Writer-director John Swab's latest film Body Brokers follows protagonist Utah (played by Jack Kilmer); a drug addict who finds himself at the center of true-to-life rehab schemes, where patients are funneled in and out of facilities, allowing rehabs the opportunity to collect millions of dollars from the federal government.
The film opens deep in action, setting up Kilmer's character as a drug-addled thief. He and his girlfriend Opal (Alice Englert) are robbing a convenience store to score cash for their next high. A stranger named Wood (Michael Kenneth Williams)
approaches the couple, offering a golden ticket: an all-expenses-paid trip to a luxurious rehab facility in California. Opal's fight-or-flight instincts take over, and she refuses to follow through on the opportunity. Utah, however, hops a plane to Cali, where he detoxes and gets sober; collecting therapist allies, recovering junkie friends and clinic workers as friends, too. Although Body Brokers is fiction, the story is reflective of the real-world profits questionably earned by rehab owners thanks to the 2012 Affordable Care Act, which required insurance companies to pay for recovery treatment no matter the cost. Thus begins Utah's journey as a real-life body broker, where Wood mentors Utah in recruiting drug addicts in exchange for kickbacks.
Swab, who wrote Body Brokers, also directed the film.
"I'm way more precious with performance by a long shot over the words I first write," he said.
"If Michael Kenneth Williams, who plays Wood, is saying my words, I'm going to give him the keys to the car and let him drive because whatever I wrote, he's just going to make it better."

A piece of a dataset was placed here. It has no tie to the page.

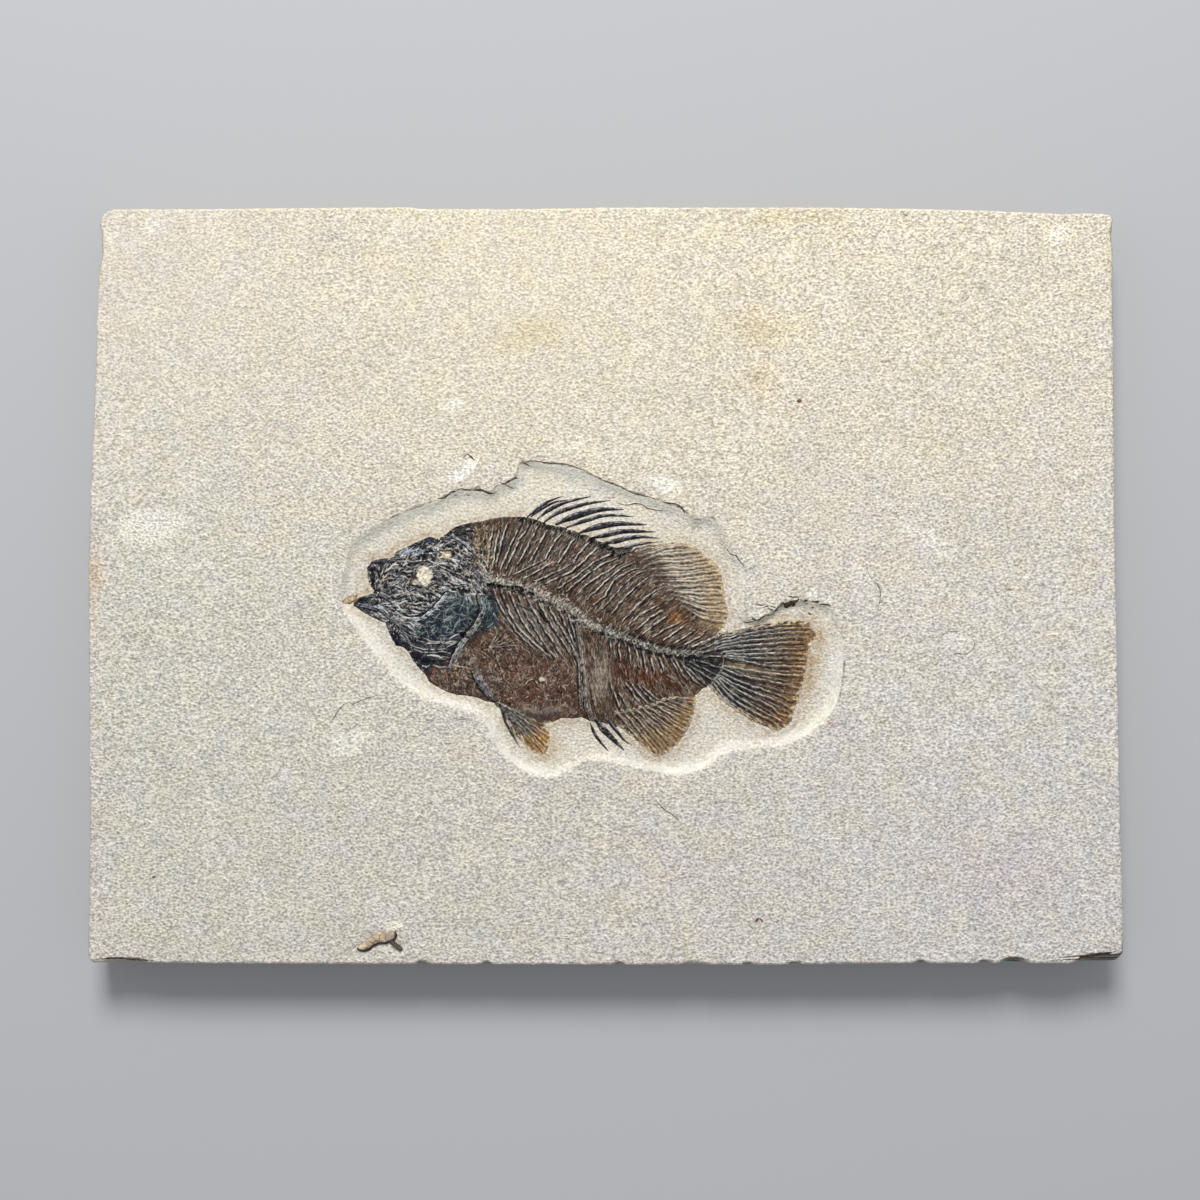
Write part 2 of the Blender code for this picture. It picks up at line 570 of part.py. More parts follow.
def backbone_heights():
    """Stations along the backbone: point, and how proud it stands there."""
    line = curve(BACKBONE, BACKBONE_STEPS)
    count = 2 * DRUMS
    stations = []
    for step in range(count + 1):
        place = step / count * (len(line) - 1)
        span = min(int(place), len(line) - 2)
        proud = DRUM_HEIGHT if step % 2 else DRUM_WAIST
        stations.append((mix(line[span], line[span + 1], place - span), proud))
    return stations


def fish_sketch(raised, backbone):
    """The fish's outline, spines and every raised line, ready to triangulate."""
    sketch = Sketch()
    sketch.add_outline(FISH_OUTLINE)
    for spine in SPINES:
        loop, centre = spine_outline(spine)
        sketch.add_outline(loop)
        sketch.add_line(centre)
    for half_width, _, line in raised:
        widths = [half_width] * len(line)
        widths[0] = widths[-1] = half_width * BONE_END
        sketch.add_line(line)
        sketch.add_line(offset(line, widths))
        sketch.add_line(offset(line, [-w for w in widths]))
    for per_gap, guides in FINS.values():
        rays = fan(per_gap, guides)
        for ray in rays:
            sketch.add_line(ray)
        for a, b in zip(rays, rays[1:]):
            sketch.add_line([mix(p, q, 0.5) for p, q in zip(a, b)])
    middle = [point for point, _ in backbone]
    sketch.add_line(middle)
    for side in (-1.0, 1.0):
        sketch.add_line(offset(middle, [side * DRUM_HALF_WIDTH] * len(middle)))
    sketch.add_line(GILL_COVER, closed=True)
    sketch.add_line(widened(GILL_COVER, -GILL_COVER_BEVEL), closed=True)
    for radius in (ORBIT_RADIUS - ORBIT_HALF_WIDTH, ORBIT_RADIUS, ORBIT_RADIUS + ORBIT_HALF_WIDTH):
        sketch.add_line([(ORBIT[0] + radius * math.cos(2 * math.pi * step / ORBIT_STEPS),
                          ORBIT[1] + radius * math.sin(2 * math.pi * step / ORBIT_STEPS))
                         for step in range(ORBIT_STEPS)], closed=True)
    steps = int(FISH_REACH / FISH_GRID)
    for column in range(-steps, steps + 1):
        for row in range(-steps, steps + 1):
            point = (column * FISH_GRID, row * FISH_GRID + (FISH_GRID / 2 if column % 2 else 0.0))
            if inside(point, FISH_OUTLINE) and near(point, FISH_OUTLINE, closed=True)[0] > FISH_GRID / 3:
                sketch.add_point(point)
    return sketch


def build_fish(material):
    """The fish: a low crowned body with bones, spines and rays standing proud of it."""
    raised = ridges()
    backbone = backbone_heights()
    middle = [point for point, _ in backbone]
    drums = [height for _, height in backbone]
    rays = [ray for per_gap, guides in FINS.values() for ray in fan(per_gap, guides)]
    spines = [(spine_outline(spine)[1], spine[3]) for spine in SPINES]

    def height(point):
        crown = FISH_EDGE
        if inside(point, FISH_OUTLINE):
            edge_gap = near(point, FISH_OUTLINE, closed=True)[0]
            crown += FISH_CROWN * math.sin(0.5 * math.pi * min(1.0, edge_gap / CROWN_REACH))
        proud = 0.0
        for half_width, rise, line in raised:
            gap = near(point, line)[0]
            proud = max(proud, rise * (1.0 - gap / half_width))
        for ray in rays:
            gap = near(point, ray)[0]
            proud = max(proud, RAY_HEIGHT * (1.0 - gap / RAY_HALF_WIDTH))
        for line, half_width in spines:
            gap = near(point, line)[0]
            proud = max(proud, SPINE_HEIGHT * (1.0 - gap / half_width))
        gap, span, share = near(point, middle)
        rise = drums[span] * (1.0 - share) + drums[min(span + 1, len(drums) - 1)] * share
        proud = max(proud, rise * (1.0 - gap / DRUM_HALF_WIDTH))
        if inside(point, GILL_COVER):
            edge_gap = near(point, GILL_COVER, closed=True)[0]
            proud = max(proud, GILL_COVER_HEIGHT * min(1.0, edge_gap / GILL_COVER_BEVEL))
        eye_gap = math.dist(point, ORBIT)
        proud = max(proud, ORBIT_HEIGHT * (1.0 - abs(eye_gap - ORBIT_RADIUS) / ORBIT_HALF_WIDTH))
        if eye_gap < ORBIT_RADIUS - ORBIT_HALF_WIDTH + WELD:
            proud = -EYE_SINK
        return FISH_BASE + crown + proud

    return relief("fossil_fish", fish_sketch(raised, backbone), height, FISH_BASE, material)


def build_coprolite(material):
    """The small brown lump: a low ridge with a forked end."""
    sketch = Sketch()
    sketch.add_outline(LUMP_OUTLINE)
    sketch.add_line(LUMP_SPINE)

    def height(point):
        rise = smooth(near(point, LUMP_OUTLINE, closed=True)[0] / LUMP_SLOPE)
        return THICKNESS - PIT_DEPTH + GAP + LUMP_EDGE + LUMP_HEIGHT * rise

    return relief("coprolite", sketch, height, THICKNESS - PIT_DEPTH + GAP, material)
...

Swab is the kind of director that believes a good story cannot be saved in the editing room.
"I play a huge part in editing, because it's the collection of and the retelling of your story; something you just spent weeks gathering. A movie like Body Brokers, with this narrative structure, you really can't over-edit it; you can't lose very much because of its very linear structure. One event leads to the next event. One character helps evolve another character... it's very necessary to have all the pieces of the script at your disposal in the editing room with something like this," he said.

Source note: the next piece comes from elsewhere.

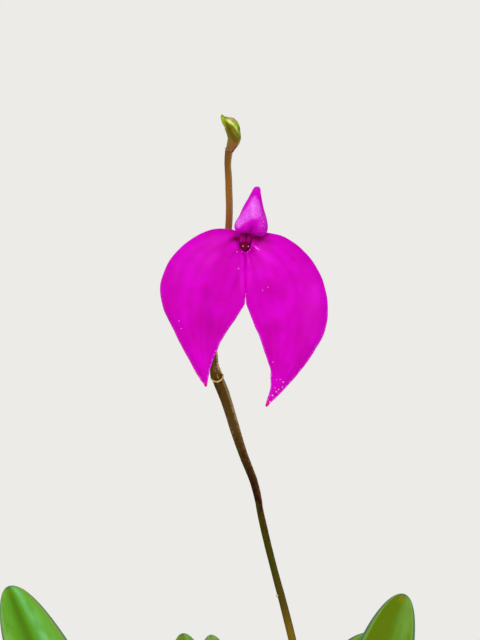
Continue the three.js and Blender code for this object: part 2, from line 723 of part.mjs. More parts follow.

"I find if you get into the room and you need to find your movie, you're in real trouble. I've learned how to write in a way that mitigates the problem. Discovering style in an editing room is cool, but hoping that the editing room will make your movie work is a huge cause of trouble."
Swab has never specifically written in the crime drama genre and says, "I'm not a highly educated person. I've learned the hard way on a lot of things
— this specific story,
Body Brokers, actually happened to me. I've done these things, so I come at writing this genre knowing that nobody can say I don't know what I'm talking about
— I lived it."
His lived experience shows.
"I actually wrote the script in four days," he said.
"I wrote the last 67 pages of the script in one afternoon and the entire piece never changed, no matter how many drafts it went through, but words on the page are not precious to me. Everything I write is scalable
— I really try not to write myself into a corner so that I can avoid future issues. It's all about staying mindful while you write."
Because of the complex relationships of so many of the characters in
Body Brokers
— each who had their own distinct motivations and arcs
— Swab says planning was important in the writing process.
"I've written seven or eight scripts on Final Draft; I used to be a cue card person but now I do it digitally. Once I figured it out, it's so useful," he said.
Body Brokers is an efficient script with a solid structure. Swab says, "I watch a lot of movies. Structure, for me, isn't rocket science. Sometimes I watch movies on silent, watching to visually see when a plot point happens. Sometimes I watch them with a stopwatch; this happens at 20 minutes, this at 27, this at 40. A well-structured script is just understanding the skeleton of storytelling. If you watch enough movies, you understand the diagram. Movies are my new drug, so after a while, after watching enough movies, structure becomes an innate sense."
Swab, who also shares a casting director credit with his producing partner Jeremy M. Rosen, says, "[Jeremy] has relationships with people and I have relationships with people. Part of a great movie is casting people you trust so we really like to cast our friends and work with people we know... so that’s how most of this casting played out. Being a casting director is really just a part of the producing process. He has a special eye when it comes to finding talent and having ideas about talent; who would work in what role, so together we make lists of characters and strategize, 'Who do we know? Who would fit this role?' It's a fun process."
With a number of very developed characters in
Body Brokers, Swab says it's hard to pick a favorite.
"I think Frank [Grillo]'s character Vin was fun to write. But I also enjoyed writing Alice [Englert]'s character, Opal," he said.
"I've personally been in the shoes of most of the other characters in
Body Brokers, except for those two. I've had the junkie girlfriend, I've had the rehab relationship
— all those events and characters were very personal to me and getting those troubled memories out on the page was cathartic. But the rehab mogul Vin made the story sexy. It's through him that we are really drawn into the film. He's like a car salesman, where capital is king. Creating him was a lot of fun."